┌─ Available data

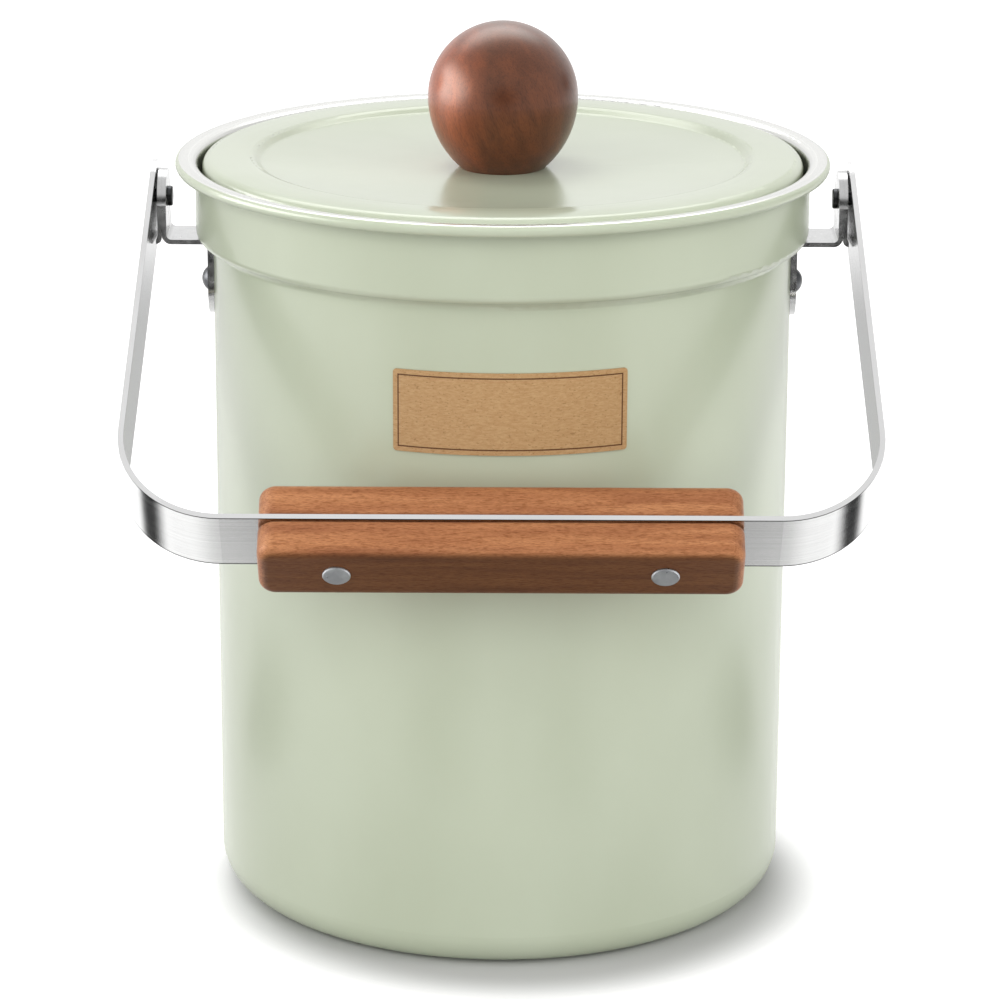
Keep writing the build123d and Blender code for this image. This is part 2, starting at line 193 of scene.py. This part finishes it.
# Stamped and bent metal, tumbled: a little duller than the strip, with faint clouds, and dents of 0.6 mm,
# which are coarser than real ones so that they show
def tumbled_metal(name, light, dark, rough):
    metal, tree = blank(name)
    clouds = add(tree, "TexNoise", {"Vector": pattern(tree, (3, 3, 3)), "Scale": 1.0, "Detail": 4.0})
    dents = add(tree, "TexNoise", {"Vector": pattern(tree, (0.6, 0.6, 0.6)), "Scale": 1.0})
    tone = add(tree, "ValToRGB", {"Fac": clouds}, stops=[(0.3, paint(dark)), (0.7, paint(light))])
    shine = add(tree, "ValToRGB", {"Fac": clouds},
                stops=[(0.3, grey(rough - 0.06)), (0.7, grey(rough + 0.08))])
    return finish(metal, {"Metallic": 1.0, "Base Color": tone, "Roughness": shine,
                          "Normal": add(tree, "Bump", {"Height": dents, "Distance": 0.003 * MM})})


# Steamed beech, sanded and oiled: warm brown, long soft grain, short darker ray flecks along it, and pores,
# which are drawn 0.18 mm wide so that they show
def oiled_beech(name, turn, grain, tones, shade, rough, varnish=0.0):
    beech, tree = blank(name)
    flow = add(tree, "TexNoise", {"Vector": pattern(tree, grain, turn), "Scale": 1.0, "Detail": 4.0,
                                  "Roughness": 0.55, "Distortion": 0.4})
    flecks = add(tree, "TexNoise", {"Vector": pattern(tree, FLECK, turn), "Scale": 1.0, "Roughness": 0.6})
    pores = add(tree, "TexNoise", {"Vector": pattern(tree, PORE, turn), "Scale": 1.0, "Detail": 1.0})
    dark, middle, light = (paint(tone) for tone in tones)
    wood = add(tree, "ValToRGB", {"Fac": flow}, stops=[(0.3, dark), (0.72, light), (0.5, middle)])
    marks = add(tree, "ValToRGB", {"Fac": flecks}, stops=[(0.36, paint("D7CBC2")), (0.5, paint("FFFFFF"))])
    specks = add(tree, "ValToRGB", {"Fac": pores},
                 stops=[(0.4, paint("EFECEA")), (0.62, paint("FFFEFD", 1.07))])
    # The shade tone is painted light and shade: a brighter left side on the ball, a darker underside on the
    # grip
    for tone in (marks, specks, shade(tree)):
        wood = add(tree, "Mix", {FACTOR: 1.0, FIRST: wood, SECOND: tone}, out=MIXED, data_type="RGBA",
                   blend_type="MULTIPLY")
    shine = add(tree, "ValToRGB", {"Fac": flecks},
                stops=[(0.3, grey(rough + 0.08)), (0.6, grey(rough - 0.03))])
    return finish(beech, {"IOR": 1.47, "Specular Tint": paint("FFD9BC"), "Coat Weight": varnish,
                          "Coat Roughness": 0.28, "Base Color": wood, "Roughness": shine,
                          "Normal": add(tree, "Bump", {"Height": flecks, "Distance": 0.03 * MM})})


# Painted light: the ball's left side is brightened in its colour, up to 3.4 times, standing in for light from
# the left
def painted_left_light(tree):
    left, right = reach("knob_ball", (1, 0, 0))
    x = add(tree, "SeparateXYZ", {0: pattern(tree)}, out="X")
    across = add(tree, "MapRange", {"Value": x, "From Min": left, "From Max": right})
    return add(tree, "ValToRGB", {"Fac": across},
               stops=[(0.02, paint("FFE6CE", 3.4)), (0.42, paint("FFFFFF"))])


# Painted shade: the grip's down-facing outer face is darkened in its colour, as if in the shade of light from
# above
def painted_underside_shade(tree):
    face = reach("grip_outer_half", DOWN_BAIL)[1]
    down = add(tree, "VectorMath", {0: pattern(tree), 1: DOWN_BAIL}, out="Value", operation="DOT_PRODUCT")
    depth = add(tree, "Math", {0: face, 1: down}, operation="SUBTRACT")
    return add(tree, "ValToRGB", {"Fac": depth}, stops=[(0.1, paint("978E7C")), (0.9, paint("FFFFFF"))])


# One thin line is printed round the label, near its edge
def printed_line(tree):
    points = [vertex.co for vertex in nodes["front_label"].data.vertices]
    face = max(point.xy.length for point in points) / MM
    turns = [atan2(point.x, -point.y) for point in points]
    place = pattern(tree)
    x, y, z = (add(tree, "SeparateXYZ", {0: place}, out=axis) for axis in "XYZ")
    front = add(tree, "Math", {0: y, 1: -1.0}, operation="MULTIPLY")
    turn = add(tree, "Math", {0: x, 1: front}, operation="ARCTAN2")
    from_sides = inside(tree, turn, min(turns), max(turns))
    from_sides = add(tree, "Math", {0: from_sides, 1: face}, operation="MULTIPLY")
    from_ends = inside(tree, z, *reach("front_label", (0, 0, 1)))
    inset = add(tree, "Math", {0: from_sides, 1: from_ends}, operation="MINIMUM")
    return add(tree, "Math", {0: inset, 1: LINE_IN, 2: LINE_WIDTH / 2}, operation="COMPARE")


# Kraft paper, uncoated: matt, with pale and dark fibres
def kraft_paper():
    label, tree = blank("uncoated kraft paper")
    fibres = add(tree, "TexNoise", {"Vector": pattern(tree, (1.6, 1.6, 0.5)), "Scale": 1.0, "Detail": 4.0,
                                    "Roughness": 0.65})
    specks = add(tree, "TexNoise", {"Vector": pattern(tree, (0.9, 0.9, 0.5)), "Scale": 1.0, "Detail": 1.0})
    paper = add(tree, "ValToRGB", {"Fac": fibres},
                stops=[(0.3, paint("B28A5C")), (0.7, paint("C6A275")), (0.5, paint("BC9668"))])
    marks = add(tree, "ValToRGB", {"Fac": specks}, stops=[(0.28, paint("DFDAD1")), (0.36, paint("FFFFFF"))])
    paper = add(tree, "Mix", {FACTOR: 1.0, FIRST: paper, SECOND: marks}, out=MIXED, data_type="RGBA",
                blend_type="MULTIPLY")
    printed = {FACTOR: printed_line(tree), FIRST: paper, SECOND: paint("5F3A22")}
    return finish(label, {"Roughness": 0.85, "IOR": 1.45,
                          "Base Color": add(tree, "Mix", printed, out=MIXED, data_type="RGBA"),
                          "Normal": add(tree, "Bump", {"Height": fibres, "Distance": 0.03 * MM})})


# Moulded silicone: milky and soft, light goes a little way in. Its skin's grain is coarser than the real one
def moulded_silicone():
    silicone, tree = blank("moulded silicone")
    clouds = add(tree, "TexNoise", {"Vector": pattern(tree, (6, 6, 6)), "Scale": 1.0})
    skin = add(tree, "TexNoise", {"Vector": pattern(tree, (0.8, 0.8, 0.8)), "Scale": 1.0})
    milky = add(tree, "ValToRGB", {"Fac": clouds}, stops=[(0.3, paint("DADAD6")), (0.7, paint("E4E4E0"))])
    return finish(silicone, {"Roughness": 0.45, "IOR": 1.41, "Subsurface Weight": 0.3,
                             "Subsurface Scale": 2 * MM, "Base Color": milky,
                             "Normal": add(tree, "Bump", {"Height": skin, "Distance": 0.01 * MM})})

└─

• **Given exercise**
Give an exact repetition of all the material.

• **Task output**
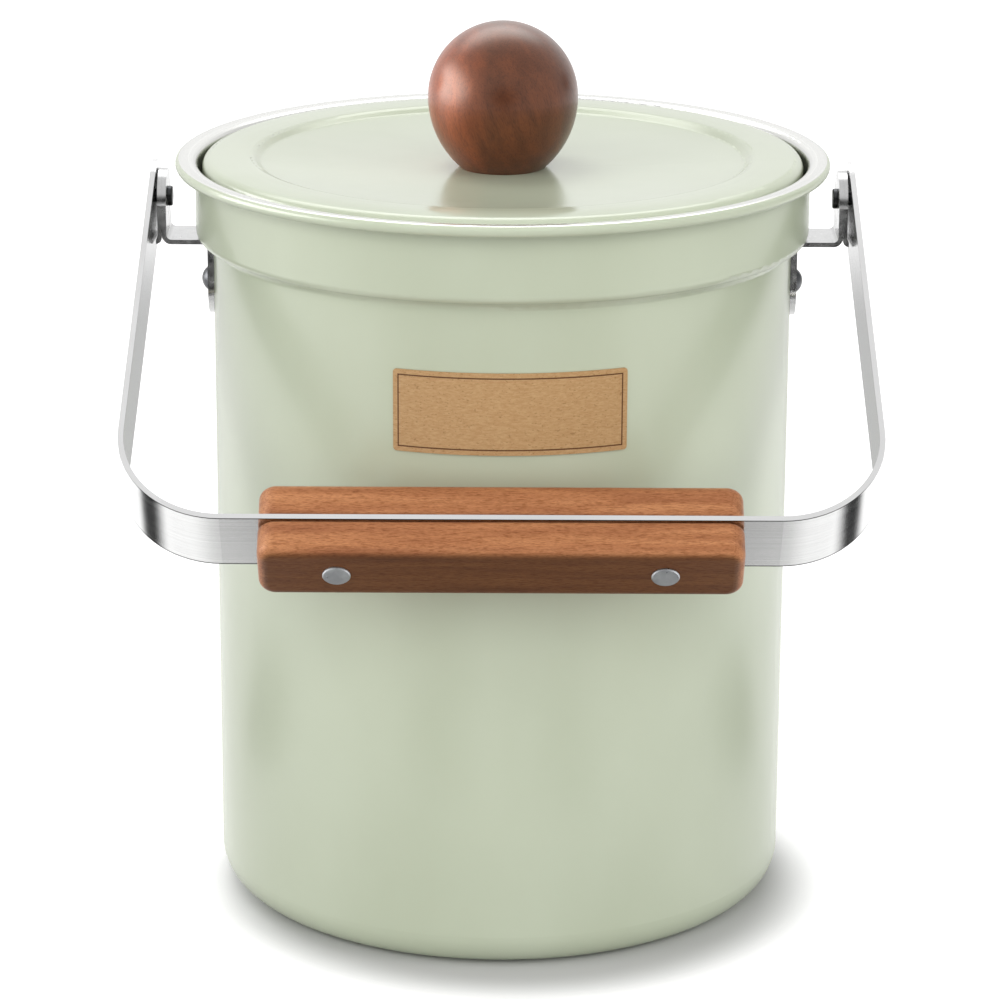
Keep writing the build123d and Blender code for this image. This is part 2, starting at line 193 of scene.py. This part finishes it.
# Stamped and bent metal, tumbled: a little duller than the strip, with faint clouds, and dents of 0.6 mm,
# which are coarser than real ones so that they show
def tumbled_metal(name, light, dark, rough):
    metal, tree = blank(name)
    clouds = add(tree, "TexNoise", {"Vector": pattern(tree, (3, 3, 3)), "Scale": 1.0, "Detail": 4.0})
    dents = add(tree, "TexNoise", {"Vector": pattern(tree, (0.6, 0.6, 0.6)), "Scale": 1.0})
    tone = add(tree, "ValToRGB", {"Fac": clouds}, stops=[(0.3, paint(dark)), (0.7, paint(light))])
    shine = add(tree, "ValToRGB", {"Fac": clouds},
                stops=[(0.3, grey(rough - 0.06)), (0.7, grey(rough + 0.08))])
    return finish(metal, {"Metallic": 1.0, "Base Color": tone, "Roughness": shine,
                          "Normal": add(tree, "Bump", {"Height": dents, "Distance": 0.003 * MM})})


# Steamed beech, sanded and oiled: warm brown, long soft grain, short darker ray flecks along it, and pores,
# which are drawn 0.18 mm wide so that they show
def oiled_beech(name, turn, grain, tones, shade, rough, varnish=0.0):
    beech, tree = blank(name)
    flow = add(tree, "TexNoise", {"Vector": pattern(tree, grain, turn), "Scale": 1.0, "Detail": 4.0,
                                  "Roughness": 0.55, "Distortion": 0.4})
    flecks = add(tree, "TexNoise", {"Vector": pattern(tree, FLECK, turn), "Scale": 1.0, "Roughness": 0.6})
    pores = add(tree, "TexNoise", {"Vector": pattern(tree, PORE, turn), "Scale": 1.0, "Detail": 1.0})
    dark, middle, light = (paint(tone) for tone in tones)
    wood = add(tree, "ValToRGB", {"Fac": flow}, stops=[(0.3, dark), (0.72, light), (0.5, middle)])
    marks = add(tree, "ValToRGB", {"Fac": flecks}, stops=[(0.36, paint("D7CBC2")), (0.5, paint("FFFFFF"))])
    specks = add(tree, "ValToRGB", {"Fac": pores},
                 stops=[(0.4, paint("EFECEA")), (0.62, paint("FFFEFD", 1.07))])
    # The shade tone is painted light and shade: a brighter left side on the ball, a darker underside on the
    # grip
    for tone in (marks, specks, shade(tree)):
        wood = add(tree, "Mix", {FACTOR: 1.0, FIRST: wood, SECOND: tone}, out=MIXED, data_type="RGBA",
                   blend_type="MULTIPLY")
    shine = add(tree, "ValToRGB", {"Fac": flecks},
                stops=[(0.3, grey(rough + 0.08)), (0.6, grey(rough - 0.03))])
    return finish(beech, {"IOR": 1.47, "Specular Tint": paint("FFD9BC"), "Coat Weight": varnish,
                          "Coat Roughness": 0.28, "Base Color": wood, "Roughness": shine,
                          "Normal": add(tree, "Bump", {"Height": flecks, "Distance": 0.03 * MM})})


# Painted light: the ball's left side is brightened in its colour, up to 3.4 times, standing in for light from
# the left
def painted_left_light(tree):
    left, right = reach("knob_ball", (1, 0, 0))
    x = add(tree, "SeparateXYZ", {0: pattern(tree)}, out="X")
    across = add(tree, "MapRange", {"Value": x, "From Min": left, "From Max": right})
    return add(tree, "ValToRGB", {"Fac": across},
               stops=[(0.02, paint("FFE6CE", 3.4)), (0.42, paint("FFFFFF"))])


# Painted shade: the grip's down-facing outer face is darkened in its colour, as if in the shade of light from
# above
def painted_underside_shade(tree):
    face = reach("grip_outer_half", DOWN_BAIL)[1]
    down = add(tree, "VectorMath", {0: pattern(tree), 1: DOWN_BAIL}, out="Value", operation="DOT_PRODUCT")
    depth = add(tree, "Math", {0: face, 1: down}, operation="SUBTRACT")
    return add(tree, "ValToRGB", {"Fac": depth}, stops=[(0.1, paint("978E7C")), (0.9, paint("FFFFFF"))])


# One thin line is printed round the label, near its edge
def printed_line(tree):
    points = [vertex.co for vertex in nodes["front_label"].data.vertices]
    face = max(point.xy.length for point in points) / MM
    turns = [atan2(point.x, -point.y) for point in points]
    place = pattern(tree)
    x, y, z = (add(tree, "SeparateXYZ", {0: place}, out=axis) for axis in "XYZ")
    front = add(tree, "Math", {0: y, 1: -1.0}, operation="MULTIPLY")
    turn = add(tree, "Math", {0: x, 1: front}, operation="ARCTAN2")
    from_sides = inside(tree, turn, min(turns), max(turns))
    from_sides = add(tree, "Math", {0: from_sides, 1: face}, operation="MULTIPLY")
    from_ends = inside(tree, z, *reach("front_label", (0, 0, 1)))
    inset = add(tree, "Math", {0: from_sides, 1: from_ends}, operation="MINIMUM")
    return add(tree, "Math", {0: inset, 1: LINE_IN, 2: LINE_WIDTH / 2}, operation="COMPARE")


# Kraft paper, uncoated: matt, with pale and dark fibres
def kraft_paper():
    label, tree = blank("uncoated kraft paper")
    fibres = add(tree, "TexNoise", {"Vector": pattern(tree, (1.6, 1.6, 0.5)), "Scale": 1.0, "Detail": 4.0,
                                    "Roughness": 0.65})
    specks = add(tree, "TexNoise", {"Vector": pattern(tree, (0.9, 0.9, 0.5)), "Scale": 1.0, "Detail": 1.0})
    paper = add(tree, "ValToRGB", {"Fac": fibres},
                stops=[(0.3, paint("B28A5C")), (0.7, paint("C6A275")), (0.5, paint("BC9668"))])
    marks = add(tree, "ValToRGB", {"Fac": specks}, stops=[(0.28, paint("DFDAD1")), (0.36, paint("FFFFFF"))])
    paper = add(tree, "Mix", {FACTOR: 1.0, FIRST: paper, SECOND: marks}, out=MIXED, data_type="RGBA",
                blend_type="MULTIPLY")
    printed = {FACTOR: printed_line(tree), FIRST: paper, SECOND: paint("5F3A22")}
    return finish(label, {"Roughness": 0.85, "IOR": 1.45,
                          "Base Color": add(tree, "Mix", printed, out=MIXED, data_type="RGBA"),
                          "Normal": add(tree, "Bump", {"Height": fibres, "Distance": 0.03 * MM})})


# Moulded silicone: milky and soft, light goes a little way in. Its skin's grain is coarser than the real one
def moulded_silicone():
    silicone, tree = blank("moulded silicone")
    clouds = add(tree, "TexNoise", {"Vector": pattern(tree, (6, 6, 6)), "Scale": 1.0})
    skin = add(tree, "TexNoise", {"Vector": pattern(tree, (0.8, 0.8, 0.8)), "Scale": 1.0})
    milky = add(tree, "ValToRGB", {"Fac": clouds}, stops=[(0.3, paint("DADAD6")), (0.7, paint("E4E4E0"))])
    return finish(silicone, {"Roughness": 0.45, "IOR": 1.41, "Subsurface Weight": 0.3,
                             "Subsurface Scale": 2 * MM, "Base Color": milky,
                             "Normal": add(tree, "Bump", {"Height": skin, "Distance": 0.01 * MM})})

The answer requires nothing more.